C’était en 2015. Toute la famille nous a accompagnés, dans plusieurs voitures. Moi, j’étais dans celle de mes tantes. Je leur disais de rouler doucement pour que mes parents m’oublient et partent sans moi. C’était la première fois que je prenais l’avion. J’avais demandé à une de mes cousines d’aller m’acheter un ballon de baudruche mais on n’a pas eu le temps de le gonfler. Je me souviens de l’avoir mis dans ma poche, je portais une chemise jaune.
Mes parents n’avaient pas l’air inquiets, en tout cas ils ne le montraient pas. Je n’étais pas stressée non plus. Mais nous étions très fatigués, la tête me tournait. On a passé une nuit dans un hôtel à Dubaï et on a repris l’avion le lendemain, un vol très long jusqu’à Paris. Tout avait été préparé pour notre arrivée. A l’aéroport, deux personnes nous ont accueillis : une dame et un homme, qui s’appelait Mickaël. Ils nous ont emmenés dans un appartement à quarante minutes de Rennes, un trois-pièces avec deux chambres. C’est dans ce logement que nous allions vivre. Mickaël est allé nous chercher des kebabs. La viande avait une saveur particulière. Je n’ai jamais réussi à retrouver ce goût en dix ans.
Ce jour-là, c’est comme si je venais de renaître. Je ne connaissais ni la langue ni les habitants, personne. Pourtant, rien ne me surprenait vraiment. A part, peut-être, le fait de se retrouver tous les quatre. En Afghanistan, à Kaboul, il y avait en permanence du monde chez nous, ce n’était jamais calme. Notre maison était grande, sur deux étages, avec un beau jardin et des fleurs. J’étais entourée de cousins que je voyais souvent. Mes grands-parents sont restés vivre là-bas, je les ai régulièrement au téléphone, mais ils me manquent. Mes tatas et mes oncles aussi. Certains ont quitté le pays pour s’installer en Suède ou en Iran. J’ai repris l’avion deux fois en famille pour leur rendre visite.

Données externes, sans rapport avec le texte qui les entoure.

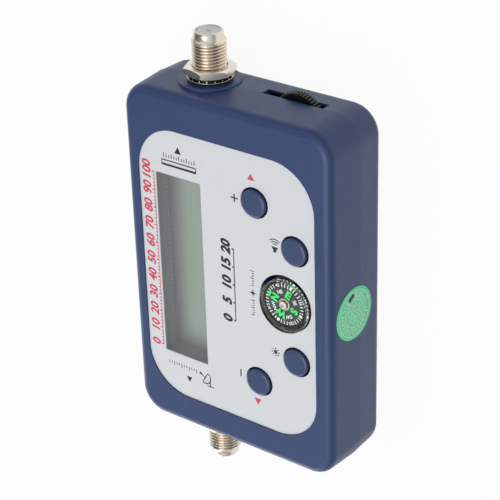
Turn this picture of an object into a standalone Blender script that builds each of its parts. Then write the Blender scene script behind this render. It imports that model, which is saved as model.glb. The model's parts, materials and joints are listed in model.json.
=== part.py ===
"""Satellite signal meter: a two-part case with a display, four push buttons, a compass,
a gain wheel at one end and a coaxial connector at each end.

The meter lies on its back. +Z comes out of its face, +X points to the receiver end and
the display is on the +Y side. The origin is under the middle of the case. Lengths are in
metres.
"""

import math

import bmesh
import bpy
from mathutils import Matrix

# Case
CASE_LENGTH = 0.1059
CASE_WIDTH = 0.0697
CASE_DEPTH = 0.0240
PARTING_DROP = 0.0007
CORNER_RADIUS = 0.0085
FRONT_EDGE_RADIUS = 0.0026
REAR_EDGE_RADIUS = 0.0035
FRONT_DRAFT = 0.0006
REAR_DRAFT = 0.0002
REAR_STEP = 0.0001
SIDE_WALL = 0.0020
FACE_WALL = 0.0028
BACK_WALL = 0.0022
INNER_CHAMFER = 0.0010
MIN_CORNER = 0.0004
LIP_HEIGHT = 0.0012
LIP_THICKNESS = 0.0009
RIB_THICKNESS = 0.0012

# Clearances
GAP = 0.0003
OVERRUN = 0.0010

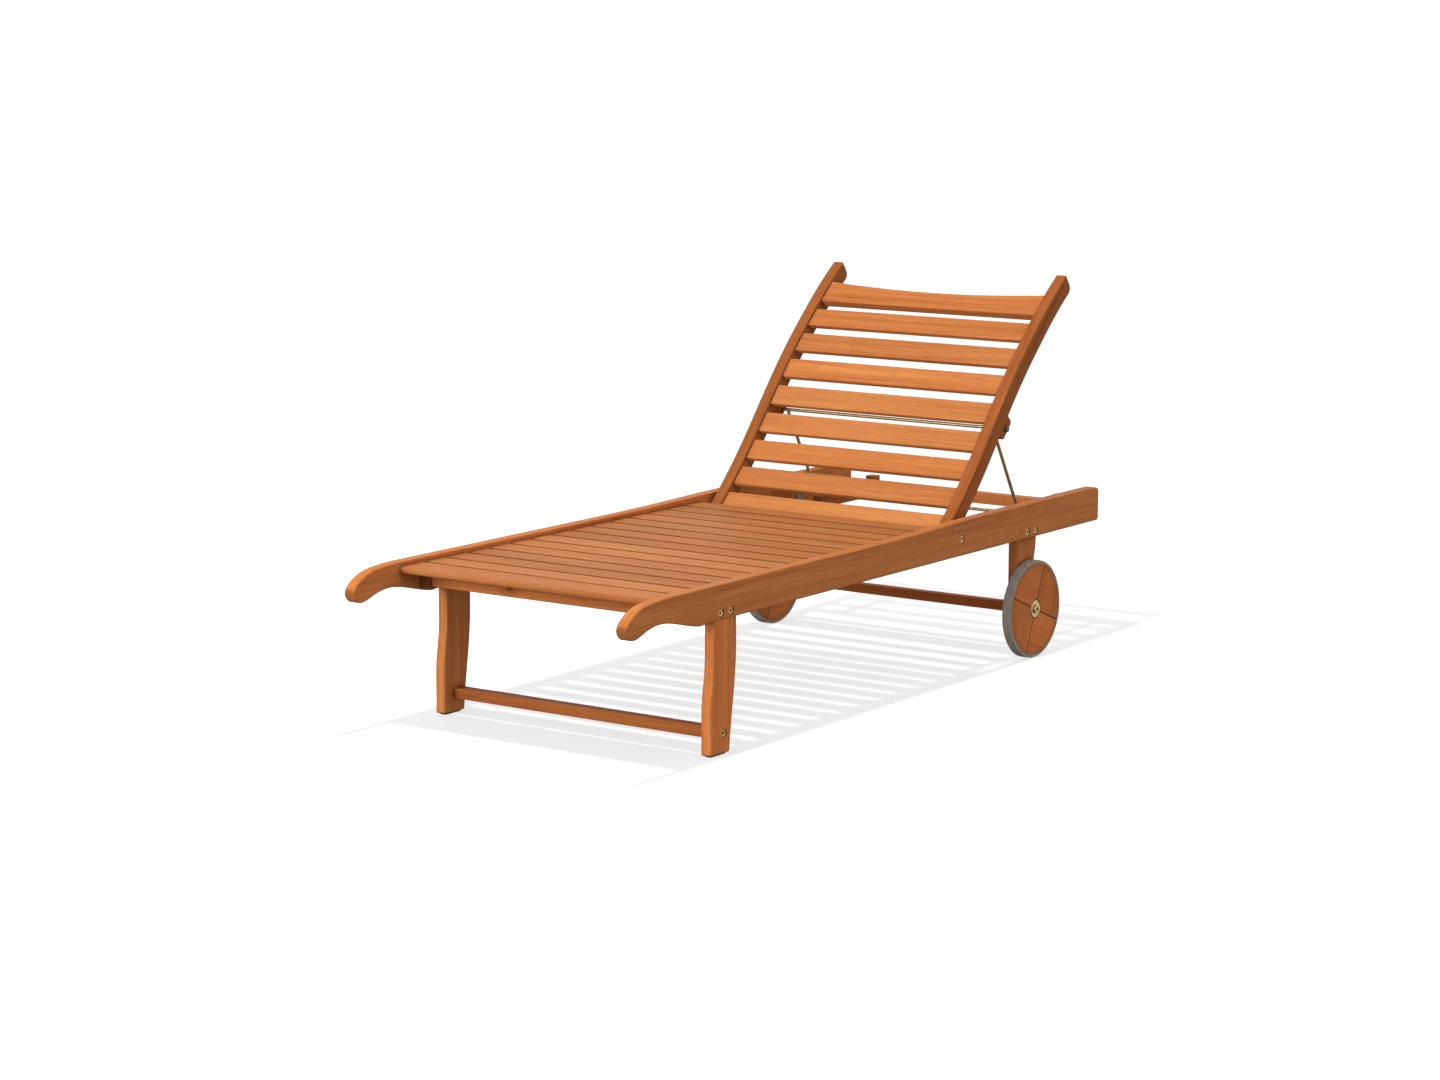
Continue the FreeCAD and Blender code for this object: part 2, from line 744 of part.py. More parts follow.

« Mon premier jour de classe »
Les premiers jours en France, je m’ennuyais énormément. Juste à côté de chez nous, il y avait un petit parc très calme avec des bancs entourés de cailloux, un toboggan et une balançoire, mon jeu préféré. Ma mère nous y emmenait tout le temps, je lui demandais de me pousser.
En octobre 2015, environ deux semaines après notre arrivée, je suis entrée à l’école, en CP. Je me rappelle parfaitement mon premier jour de classe. Mes parents m’avaient accompagnée, tout le monde me regardait. Je me suis présentée, juste avec mon prénom, et je suis partie m’installer au fond de la classe parce que les duos étaient déjà formés. La rencontre avec les autres enfants s’est faite facilement, je ne me suis pas sentie seule. Le premier mot que j’ai appris, c’est : “Arrête”. La maîtresse prenait le temps de bien m’expliquer, en utilisant ses mains. J’avais appris peu de choses en Afghanistan, les couleurs, les jours de la semaine. Tout était si différent.
Un an et demi plus tard, nous sommes partis à Rennes, c’était plus pratique pour mon père, qui travaillait au Relais, une entreprise qui collecte les vêtements dans les conteneurs. Je voyais bien qu’il était fatigué. Ma mère ne travaillait pas encore, elle se concentrait sur ses cours de français. Je suis arrivée dans ma nouvelle école en milieu de CE1 et je me suis assise à côté d’une fille qui est devenue mon amie. Les autres enfants venaient facilement vers moi, pour me demander mon prénom, mon âge, mon pays d’origine. A ce moment-là, je savais déjà bien parler français, même si j’ai galéré avec le singulier-pluriel.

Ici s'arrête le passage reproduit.